In any event, parking garages seem unlikely to meet the century-plus life justifying concrete construction in the era of climate change. Because a substantial portion of their floor area is ramped instead of level, they’re notoriously difficult to retrofit for other uses, and so demolition, rather than adaptive reuse, defines their future. Demolition of this garage in, say, 60 years defines climate villainy not climate leadership.
A quick Google search shows the propaganda e-release about the garage got picked up and repeated by many minor news sources. It was also sent directly to an unknown number of residents who sign up to receive such stuff. So, in terms of spreading the city’s expansive view of its own wonderfulness, one might say it was successful.

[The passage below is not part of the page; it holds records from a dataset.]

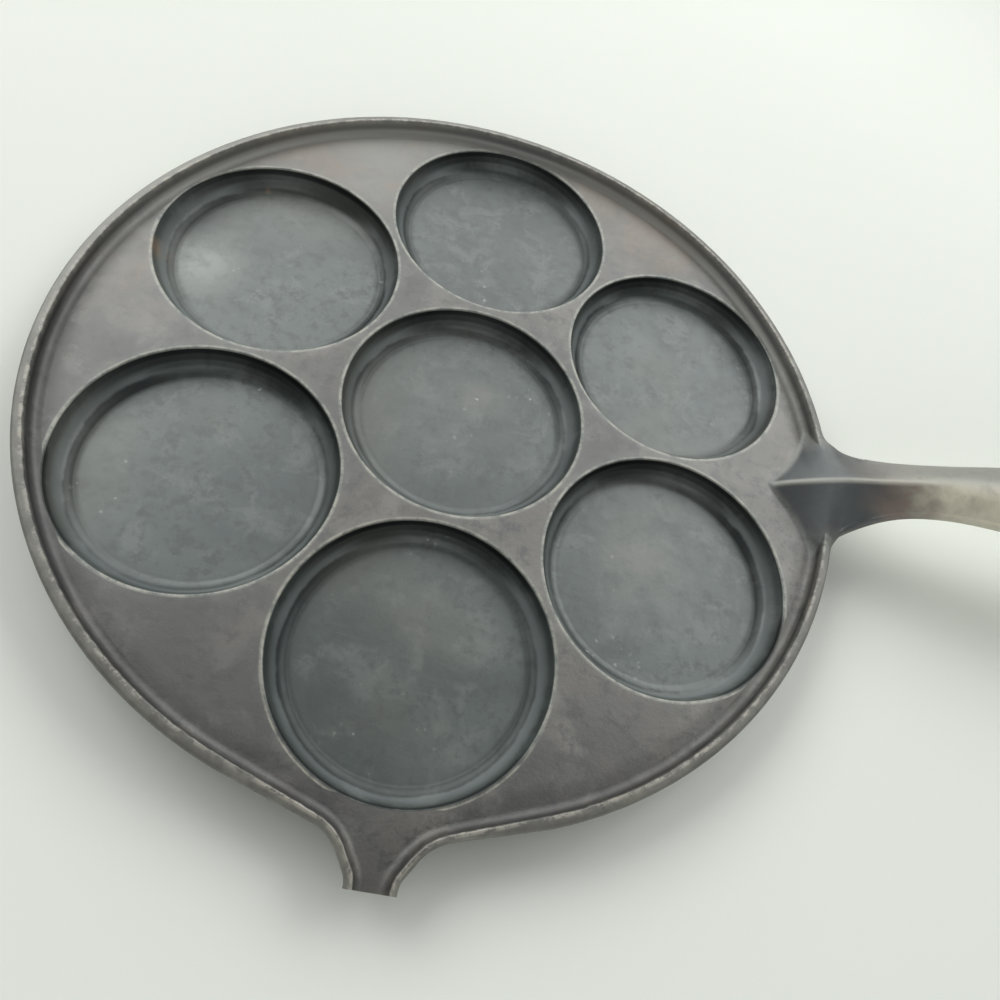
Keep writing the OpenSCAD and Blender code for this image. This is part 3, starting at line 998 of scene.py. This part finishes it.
# %% Make the finish of a well
STREAK_IN = 2.4
LINE_IN, LINE_OUT = (7.4, 5.8), (3.0, 4.2)
# Painted shade over the hollow corner, from these distances inside the lip
FILLET_SHADE_IN, FILLET_SHADE_OUT = (6.0, 5.2), (2.9, 3.7)
# Places where the dark line and the painted shade are weaker
FAINT_PLACES = [(-28.0, -39.0, 30), (34.0, -50.0, 34), (41.0, -12.0, 22), (-41.0, -12.0, 22)]
FAINT_PLACES.append((-62.0, 68.0, 36))
SHADY_PLACES = [(0.0, -116.0, 54), (-104.0, -62.0, 24), (100.0, -62.0, 26)]
SPECK_PLACES = {"well_iron_5": (-2.0, -106.0, 26), "well_iron_4": (-92.0, -50.0, 18)}


def band(inner, lip_r, start, end, outer):
    """1 between two distances inside the lip; each is where the step begins and ends."""
    low = inner.limit((lip_r - start[0]) * MM, (lip_r - start[1]) * MM)
    return low * outer.limit((lip_r - end[0]) * MM, (lip_r - end[1]) * MM)


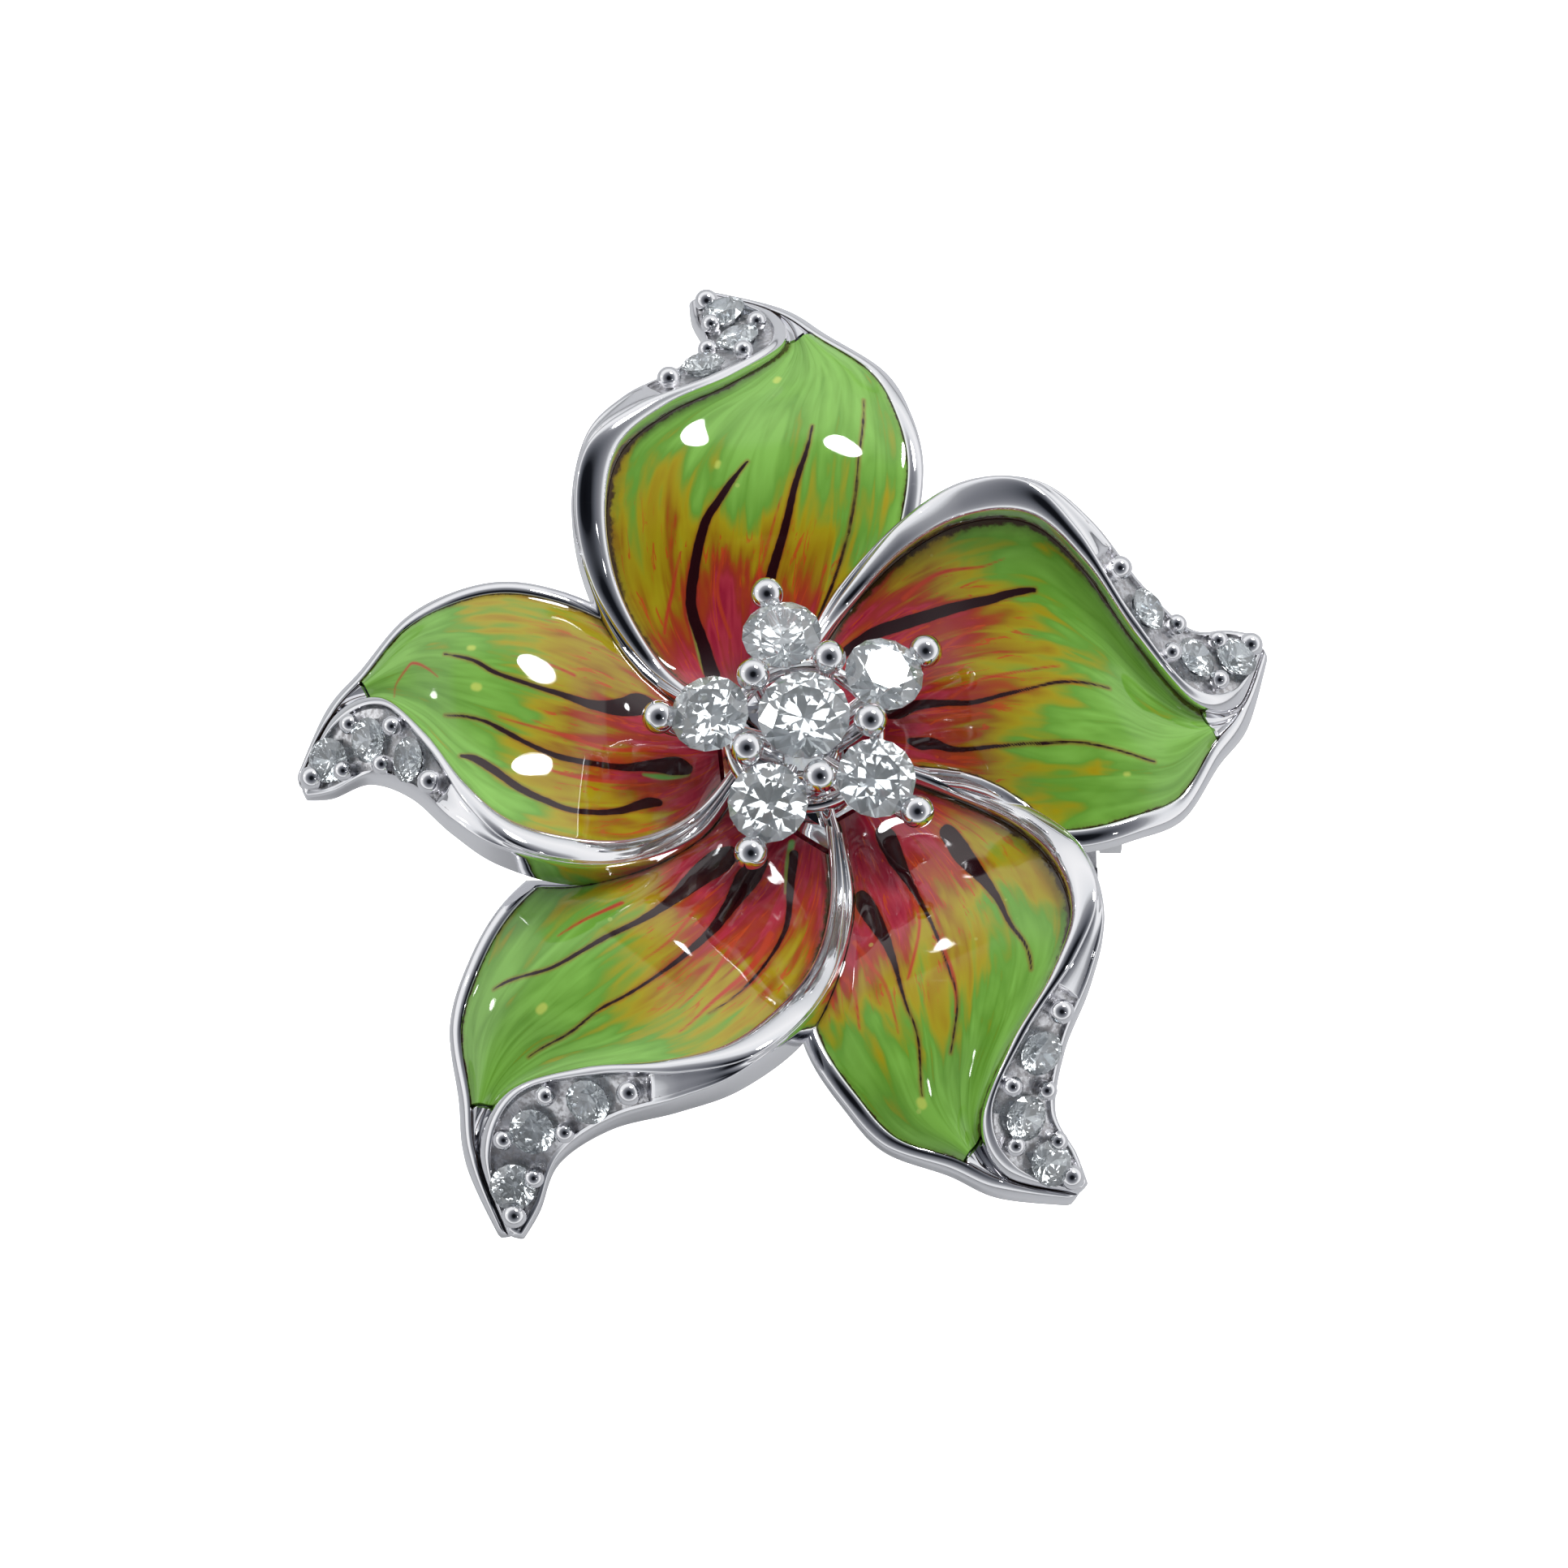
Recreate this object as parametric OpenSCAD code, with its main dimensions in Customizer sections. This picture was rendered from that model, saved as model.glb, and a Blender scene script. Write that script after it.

But is it in the city’s long-term best interests? How long can a city hype, inflate, twist and mislead like the city’s propaganda machine has been doing before the citizenry realize they’re being BS fed and cease to trust the city? And then how long does it take for the city to regain the trust it squandered by using propaganda to daily massage the inflated egos of city council and top staff?
I don’t think our city’s “communications” behavior is good for quality governance or democracy. The question is, will that behavior continue to get worse, or will the city wake up in time to save what credibility is has left?
Richard Schmidt is an architect and teacher, and served for 19 years as a volunteer on various city committees and commissions, including eight years on the Planning Commission, terms on the Waterways Planning Board, Environmental Quality Task Force, Election Regulations Committee, and Housing Element Task Force, and is sick about what his city has become in the last decade and a half.